Mesajı Okuyun
Old 13-07-2007, 20:09   #27
Yücel Kocabaş

 
Varsayılan

Yardım nafakası davasının boşanma davası ile birleştirilmesinde bazı olaylarda hukuki kolaylık sağlanabileceği gibi bazı olaylarda birleştirmeden beklenen yarar
elde edilemeyeceği anlaşılmış olabilir. Bunlar somut olayların gelişimine göre değişebilir.

Diyelim ki, boşanma davasında ergin olmayan çocuklarla birlikte ergin olan ve eğitimine devam eden çocukta var. Ergin olmayan çocuklar için iştirak nafakası talebi var. Böyle bir durumda boşanma mahkemesi zaten sosyal ekonomik durum, nafaka borçlusunun ödeme gücü ve çocuklara dağılımı konusunda bir araştırma yapacağından ergin olan çocuğun ayrıca açtığı yardım nafakası davası dosyasının boşanma dosyası ile birleştirilmesinde hukuki yarar ve kolaylık vardır demektir. Böyle bir durumda birleştirme talebi bence yerinde olur.

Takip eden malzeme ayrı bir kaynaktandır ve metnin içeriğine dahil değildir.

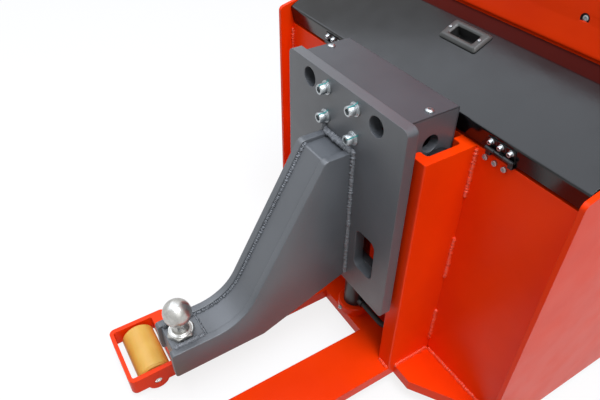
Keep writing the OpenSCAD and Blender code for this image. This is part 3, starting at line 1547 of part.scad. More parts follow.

Benim ilk yanıtımda değindiğim husus, yardım nafakası davası açıldığında ortada bir boşanma davası varsa birleştirme imkanının bulunduğu şeklindedir.Kuşkusuz taraflar birleştirmenin yararını veya zararını değerlendireceklerdir. Fakat yardım nafakası dosyasının boşanma dosyası ilme birleştirmesi imkanı yoktur. Şeklinde bir kural koymanın mümkün olmadığı kanısındayım.

Saygılarımla.

Dosyaların birleştirilebileceğine dair bir örneK;

T.C.

YARGITAY

2. HUKUK DAİRESİ

E. 2001/10914

K. 2001/12614

T. 27.9.2001

DAVA : Taraflar arasındaki davanın yapılan muhakemesi sonunda mahalli mahkemece verilen hüküm boşanma davası ve Tennurun açtığı yardım nafakası yönünden temyiz edilmekle evrak okunup gereği görüşülüp düşünüldü.
KARAR : 1- Davacının boşanma davası nedeniyle aşağıdaki bendin kapsamı dışında kalan temyiz itirazları yersizdir.
2-Yapılan soruşturma, toplanan delillerle *davalının davacıya ağır hakaretler ettiği bıçakla tehdit ettiği, davacının da evin kilidini değiştirip davalıya hakaret ettiği anlaşılmaktadır. Bu halde taraflar arasında müşterek hayatı temelinden sarsacak derecede ve birliğin devamına imkan vermeyecek nitelikte bir geçimsizlik mevcut ve sabittir. Olayların akışı karşısında davacı dava açmakta haklıdır. Bu şartlar altında eşleri birlikte yaşamaya zorlamanın artık kanunen mümkün görülmemesine göre, boşanmaya karar verilecek yerde, yetersiz gerekçe ile davanın reddi doğru bulunmamıştır.
3- Tennurun açtığı nafaka davasına ilişkin kararın temyizine gelince;
Tarafların reşit kızı Tennur, annesiyle birlikte kendisi için yardım nafakası talebiyle dava açtığı, nafaka davası da boşanma davasıyla birleştirildiği halde, karar başlığında Tennur ... ismine yer verilmemesi Hukuk Usulü Muhakemeleri Kanunun 388/2. maddesine aykırıdır.
4-Tennur için hükmedilen nafakanın niteliği Medeni Kanunun 315. maddesindeki yardım nafakası olduğu halde, kararda tedbir nafakası olarak nitelendirilmesi ve nafaka süresi yönünden kısa kararla gerekçeli karar arasında çelişki yaratılması da doğru bulunmamıştır.
SONUÇ : Hükmün yukarıda 2., 3. ve 4. bentte gösterilen sebeplerle BOZULMASINA, davacının Tennur için hükmedilen nafakanın esasına ve miktarına yönelik temyiz itirazının reddine,
2. bentteki bozma sebebine göre boşanma davası yönünden sair yönlerin incelenmesine yer olmadığına, temyiz peşin harcının yatırana geri verilmesine oybirliğiyle karar verildi. (KAZANCI)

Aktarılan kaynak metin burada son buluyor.